Он с неохотой протягивает ладонь. Я беру ее — маленькую, теплую, доверчивую — и натягиваю варежку. Его пальцы вяло сопротивляются, потом сдаются.
— Мам, — начинает он, глядя куда—то мимо меня, на рисунки на стене. — А папа бы меня… поругал? За драку?
Я замираю на секунду. В груди, под самым сердцем, тихо и знакомо сжимается что—то холодное и тяжелое. Я поправляю ему сбившуюся шапку, чтобы купить время, и опускаюсь так, чтобы видеть его глаза.
— Не знаю, — отвечаю честно. Потому что врать ему — хуже всего. — Но он бы точно спросил, за что ты заступился. И, наверное, сказал бы, что сила, чтобы защищать, а не обижать. Чтобы беречь, а не ломать.
Ваня обдумывает, его светлые брови сдвигаются в серьезную, сосредоточенную складку. Потом, как будто переключая каналы в голове:
— А дядя Рома скоро приедет?
— Скоро.
— А Байкал… он там один не скучает? Без дяди Ромы?
Я чувствую, как уголок моих губ сам собой тянется вверх.
— Собаки не так скучают, как люди. Байкал умеет ждать. Но… наверное, да. Немного скучает.
Ваня удовлетворенно кивает, как будто получил и разложил по полочкам важные, фундаментальные сведения о мире. Его рука, уже в варежке, находит мою и крепко в нее вкладывается.
Мы выходим на улицу. Снег падает большими, ленивыми хлопьями, застилая следы. Тишина стоит такая густая, что слышно, как он хрустит под нашими ногами.
Идем к машине. Ванечка отпускает мою руку и бежит вперед по протоптанной тропинке. Он что—то напевает себе под нос — отрывисто, невпопад, как чириканье залетевшей в подъезд птицы.
Я иду следом, не спеша. В этой морозной тишине, под бесшумный снег, во мне раскрывается что—то простое и твердое, как будто невидимая нить связывает меня с этим мальчишкой впереди, с его сегодняшней царапиной, с памятью об его отце. И уходит корнями в эту землю под снегом. Это не счастье, а спокойное понимание, что мы здесь, и это наша жизнь, в ее суровой и честной простоте. И это правильно.
Глава 7. Марк
Выходить за ворота в сопровождении ста килограммов живой, пушистой брони — это совсем не то же самое, что выходить в одиночку. Я чувствую себя первопроходцем. Я затягиваю петлю на запястье потуже. Так надежнее.
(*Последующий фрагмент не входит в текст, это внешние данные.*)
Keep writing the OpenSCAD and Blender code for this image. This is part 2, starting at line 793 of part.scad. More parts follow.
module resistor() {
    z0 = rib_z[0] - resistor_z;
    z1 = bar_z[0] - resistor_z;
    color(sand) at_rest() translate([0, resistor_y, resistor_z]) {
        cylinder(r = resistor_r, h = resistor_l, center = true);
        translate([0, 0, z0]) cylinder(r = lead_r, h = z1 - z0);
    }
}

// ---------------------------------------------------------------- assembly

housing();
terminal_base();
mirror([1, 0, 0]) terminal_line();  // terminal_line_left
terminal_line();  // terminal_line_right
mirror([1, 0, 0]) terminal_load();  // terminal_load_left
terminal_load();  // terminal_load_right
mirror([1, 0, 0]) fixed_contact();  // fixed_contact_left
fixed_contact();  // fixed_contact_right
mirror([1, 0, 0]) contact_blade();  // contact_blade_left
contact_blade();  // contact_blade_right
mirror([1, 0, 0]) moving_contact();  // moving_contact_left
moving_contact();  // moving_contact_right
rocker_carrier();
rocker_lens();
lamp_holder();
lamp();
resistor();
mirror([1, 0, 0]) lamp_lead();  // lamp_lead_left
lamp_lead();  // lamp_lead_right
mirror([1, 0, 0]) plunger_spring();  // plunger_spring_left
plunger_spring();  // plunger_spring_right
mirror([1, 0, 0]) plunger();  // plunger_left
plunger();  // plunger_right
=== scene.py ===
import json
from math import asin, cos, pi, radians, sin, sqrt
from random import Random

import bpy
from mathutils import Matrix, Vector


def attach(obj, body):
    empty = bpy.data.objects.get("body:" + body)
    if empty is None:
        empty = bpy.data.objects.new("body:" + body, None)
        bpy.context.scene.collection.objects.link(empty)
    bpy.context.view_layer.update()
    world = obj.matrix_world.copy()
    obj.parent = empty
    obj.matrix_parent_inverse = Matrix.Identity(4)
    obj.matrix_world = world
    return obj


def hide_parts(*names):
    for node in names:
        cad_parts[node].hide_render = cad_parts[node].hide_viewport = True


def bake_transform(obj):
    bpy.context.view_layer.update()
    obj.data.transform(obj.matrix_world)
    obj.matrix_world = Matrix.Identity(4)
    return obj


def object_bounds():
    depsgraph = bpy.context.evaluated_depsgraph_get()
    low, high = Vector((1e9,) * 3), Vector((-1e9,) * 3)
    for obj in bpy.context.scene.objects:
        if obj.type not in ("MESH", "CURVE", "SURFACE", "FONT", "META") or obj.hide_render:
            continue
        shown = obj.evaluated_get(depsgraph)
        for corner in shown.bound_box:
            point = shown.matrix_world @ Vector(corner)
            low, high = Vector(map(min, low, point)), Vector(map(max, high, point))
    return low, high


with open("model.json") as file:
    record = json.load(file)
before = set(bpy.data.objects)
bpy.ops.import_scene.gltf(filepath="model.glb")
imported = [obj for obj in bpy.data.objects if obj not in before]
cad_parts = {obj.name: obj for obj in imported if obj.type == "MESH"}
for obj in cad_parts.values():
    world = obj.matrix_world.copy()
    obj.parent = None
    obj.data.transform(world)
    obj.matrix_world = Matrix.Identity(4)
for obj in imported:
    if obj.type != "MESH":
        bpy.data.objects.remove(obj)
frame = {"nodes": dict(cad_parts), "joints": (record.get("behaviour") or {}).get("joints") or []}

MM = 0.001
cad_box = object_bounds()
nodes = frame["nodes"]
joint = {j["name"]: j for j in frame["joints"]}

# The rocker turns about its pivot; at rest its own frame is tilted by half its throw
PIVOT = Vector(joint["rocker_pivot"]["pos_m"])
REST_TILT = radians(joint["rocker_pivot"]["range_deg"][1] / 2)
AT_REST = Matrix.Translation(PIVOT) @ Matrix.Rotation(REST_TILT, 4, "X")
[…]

В экстренной ситуации не выроню. Тактически верно.
Мы выходим за калитку. Под ногами укатанная снежная дорога, широкая, с четкими следами от колес. Проблема в том, что она ведет в обе стороны, растворяясь в белой дымке. Куда идти? Я выбираю наугад, к единственному видимому дому метров за сто. Хотя бы спросить.
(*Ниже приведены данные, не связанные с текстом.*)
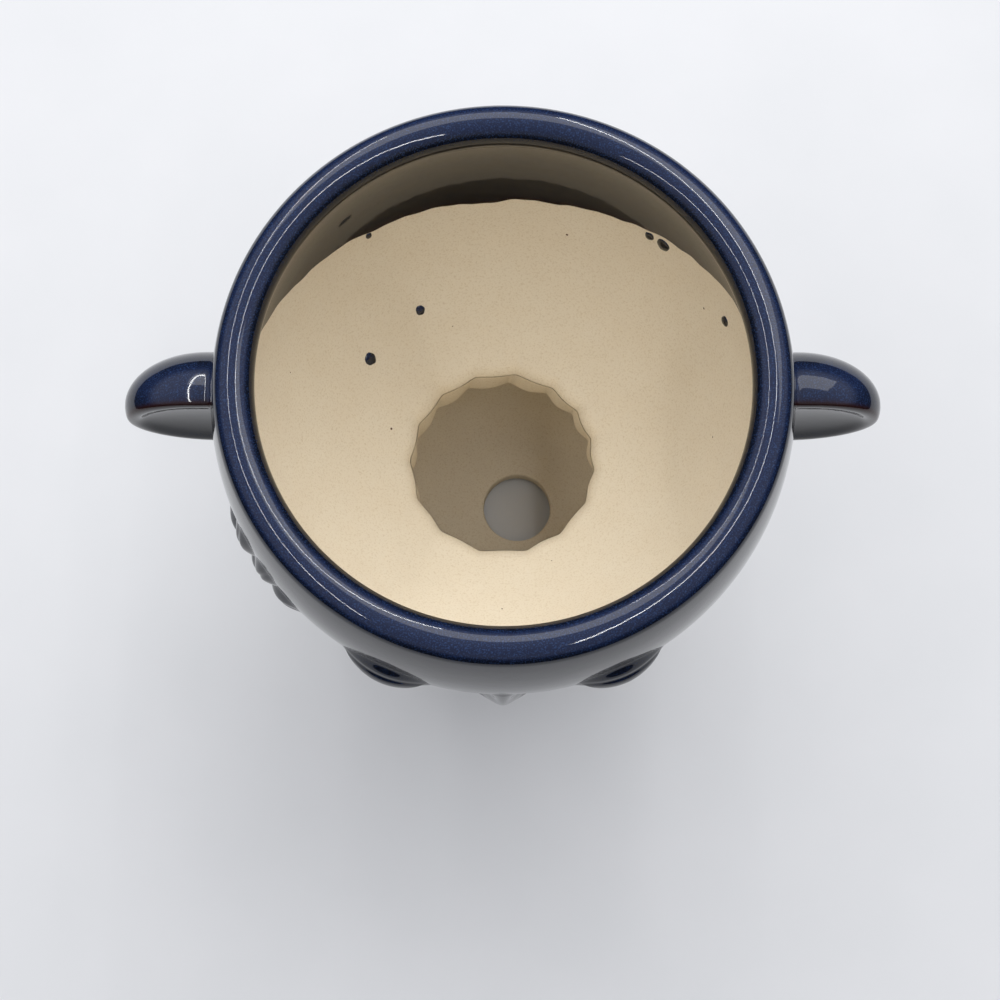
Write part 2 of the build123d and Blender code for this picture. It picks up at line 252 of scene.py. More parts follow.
bowl_radius, bowl_low, bowl_high = (
    head_radius - coat - wall, lower_rise - coat - wall, upper_rise - coat - wall
)
flare_angle = acos(flare_start / bowl_radius)
flare_level = widest_level - bowl_low * sin(flare_angle)
flare_slope = atan2(bowl_low * cos(flare_angle), bowl_radius * sin(flare_angle))
flare_centre = (flare_start + flare_radius * sin(flare_slope), flare_level - flare_radius * cos(flare_slope))
throat = arc_line(flare_centre, flare_radius, pi, pi / 2 + flare_slope, flare_steps)
bowl = wall_line(bowl_radius, bowl_low, bowl_high, flare_level, lip_level, bowl_steps)
head = lathe(rim_line(0) + bowl[::-1][1:-1] + throat[::-1] + [(throat[0][0], neck_seat)])
flute(head, pinch_fade)
thrown_head = make_piece("thrown_head", head, bare_clay)
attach(thrown_head, "root")
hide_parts("head_wall")

# The neck collar
# A ring of the same clay, pinched round with finger and thumb, which joins the head to the foot.
# Its soft flutes show on both sides, and its inside is bare clay.
collar_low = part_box("neck_collar")[0]
foot_top = collar_low.z
collar_outer, collar_flute = 0.0388, 0.0018
collar_swell = 0.0012
edge_round = 0.0014
collar_steps, edge_steps = 14, 6


def collar_side(outer):
    """Outside of the collar, a little swollen between its two joints."""
    height = neck_seat - foot_top
    points = []
    for i in range(collar_steps + 1):
        swell = collar_swell * sin(pi * i / collar_steps)
        points.append((outer + swell, foot_top + height * i / collar_steps))
    return points


collar_inside = arc_line(
    (throat[0][0] + edge_round, foot_top + edge_round), edge_round, pi, 3 * pi / 2, edge_steps
)
collar = lathe(collar_side(collar_outer) + [(throat[0][0], neck_seat)] + collar_inside)
flute(collar, 1.0, collar_outer, collar_flute)
pinched_collar = make_piece("pinched_collar", collar, bare_clay)
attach(pinched_collar, "root")
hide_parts("neck_collar")

# The hollow foot
# Thrown upside down as a bell with a floor, trimmed with a ring to stand on, and joined under the collar.
# The drain hole is cut through the floor off centre, and the chamber and the ring are bare clay.
foot_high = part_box("foot_wall")[1]
foot_radius = foot_high.x
foot_wall = 0.006
foot_straight = 0.020
floor_level, ring_height, ring_width, ring_edge = 0.0104, 0.0034, 0.011, 0.0025
chamber_corner = 0.020
drain_radius, drain_offset, drain_edge = 0.0129, 0.006, 0.0008
floor_join = 0.024
foot_steps, shoulder_steps, corner_steps, hole_steps = 20, 12, 24, 4
fall, spread = foot_top - foot_straight, foot_radius - seat_radius
foot_arc = (spread**2 + fall**2) / (4 * spread)
foot_turn = asin(fall / 2 / foot_arc)
lower_centre = (foot_radius - foot_arc, foot_straight)
upper_centre = (seat_radius + foot_arc, foot_top)


def foot_side(grow, bottom):
    """Outside of the foot from the collar down, on the clay grown by a coat."""
    upper = arc_line(upper_centre, foot_arc - grow, pi, pi + foot_turn, foot_steps)
    lower = arc_line(lower_centre, foot_arc + grow, foot_turn, 0, foot_steps)
    return upper + lower[1:] + [(foot_radius + grow, bottom)]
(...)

И мы идем. Байкал оказался идеальным спутником. Он движется ровной, мощной рысью чуть впереди, не натягивая поводок. Проходящая мимо кошка удостаивается лишь беглого, презрительного взгляда. Уверенность, исходящая от этого животного, наполняет и меня. Я расправляю плечи под тяжелой дохой. Мороз щиплет щеки, дыхание ровное. Я не жертва обстоятельств, а исследователь с верным волкодавом на поводке, покоряющий Арктику.
Идиллия длится не долго. Внезапно Байкал замирает. В его позе не просто настороженность, а полная, абсолютная концентрация на чем—то, чего я не вижу и не слышу. Ледяная тревога скребет мне под ложечкой.
— Что?.. — начинаю я.
И тут происходит все сразу. Мощный, как удар поддых, рывок, больше похожий на катапульту. Моя рука, с пристегнутой к ней силой в сто килограммов, становится точкой приложения нечеловеческой мощности. Ноги выбивает из—под меня мгновенно и без спора. Я падаю на спину, и мир опрокидывается. Спина и затылок глухо шлепаются в снег, выбивая из легких «уфф!». А потом начинается путешествие на спине. Я скольжу по насту, как бесплатный груз, подпрыгиваю на кочках, вижу мелькающие лапы Байкала и белое небо. Снег забивается за воротник, в рукава, в рот. Я пытаюсь кричать: «Стой! Назад! Черт! Ты куда?!» — но голос срывается на хрип от тряски. Поводок — мой якорь и мой капкан. Я беспомощен, как мешок с картошкой. Единственная мысль в промороженной голове: «И зачем я так туго затянул эту чертову петлю?!»